A number of jurisdictions around the globe have started taking action. The Japanese government, which has been ahead of the curve in legislating for cryptoassets, is increasingly pushing for digital asset exchanges to remove anonymous, privacy-enhanced cryptocurrency from their platforms. Japan as well as the US are aggressively pursuing potential tax evaders the IRS in the latter most notably obtained a federal court order in 2017 to force one of the largest digital currency exchanges, Coinbase, to release details of 13,000 account holders held in its database. The UK is following suit, and has now made a similar request from a number of exchanges, covering the period of the boom in Bitcoin trades in 2017.

This focus on data-gathering, and pursuing potential tax evaders, has been accompanied by increased collaboration and information-sharing between countries dealing with these issues exemplified by the creation of the J5, or Joint Chiefs of Global Tax Enforcement, a collaboration between tax agencies in Australia, Canada, the Netherlands, the UK and the US.

This is making it increasingly difficult for individuals to keep cryptoasset transactions under the radar of tax authorities although as technology advances, tax agencies will need to keep up with improvements and changes to privacy features.


  • In terms of owning virtual assets, what do clients need to take into account when estate planning?

This depends on the type of virtual, or digital, asset:

(A)  When it comes to online accounts and assets which do not necessarily have a monetary value, but may have sentimental value (such as iCloud account holding family photos, email accounts, or social media accounts), clients should review the terms and conditions of each service to check what happens to their account on death.

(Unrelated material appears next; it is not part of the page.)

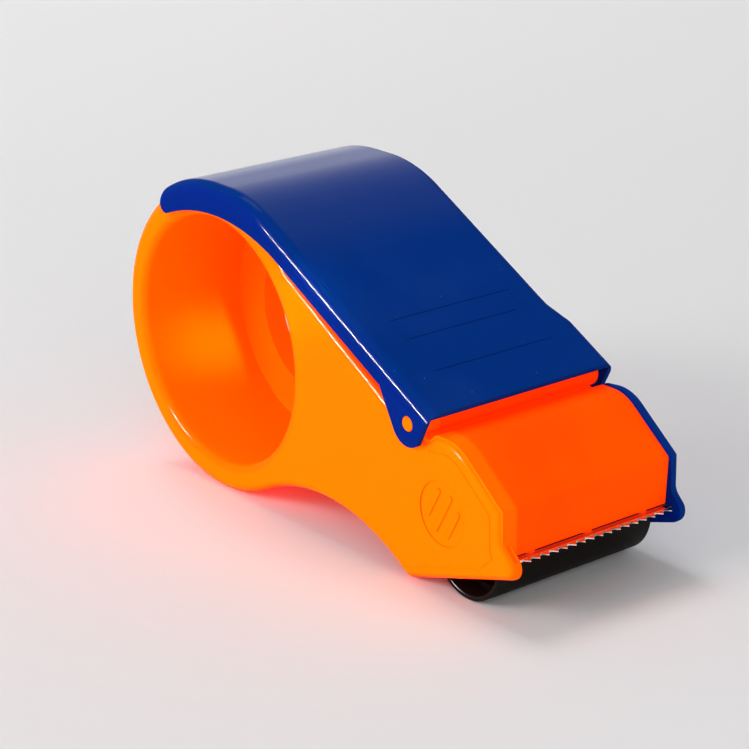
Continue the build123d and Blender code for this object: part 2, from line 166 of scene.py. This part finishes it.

It may be possible for the client to nominate somebody to take over the account, or for personal representatives to access to accounts on presentation of a grant of probate, but not all providers will allow this and in the absence of any such provisions, the only solution might be for client to keep a list of their accounts, together with usernames and passwords, with their papers, so that executors will have access after the account-holder’s death (although it should be noted that the legality of doing this may be questionable).

(B)  As for books, music and films bought electronically, clients need to understand that these are not assets that can be passed to somebody else under a Will. Any such digital assets are purchased under a personal licence which comes to an end on death, and cannot be transferred. This means that any such assets, which could be worth a huge amount, will be lost on death.

(C) There is better news when it comes to cryptoassets, or cryptocurrency. The UK Jurisdiction Taskforce (UKJT) (chaired by the chancellor of the High Court, Sir Geoffrey Vos) has recently announced that cryptoassets are to be treated under English law as legal property. This is an assessment of the what the UKJT believe the law to be now, and the Law Commission of England and Wales will now assess whether further legislation is needed to implement it. This is in contrast to the digital assets discussed under (A) over which an individual does not have proprietary rights, only intellectual property rights. This has important consequences for succession, as it means that cryptoassets can be left by Will although this will require that the personal representatives, or the intended beneficiary, have the private key needed to access the cryptoasset.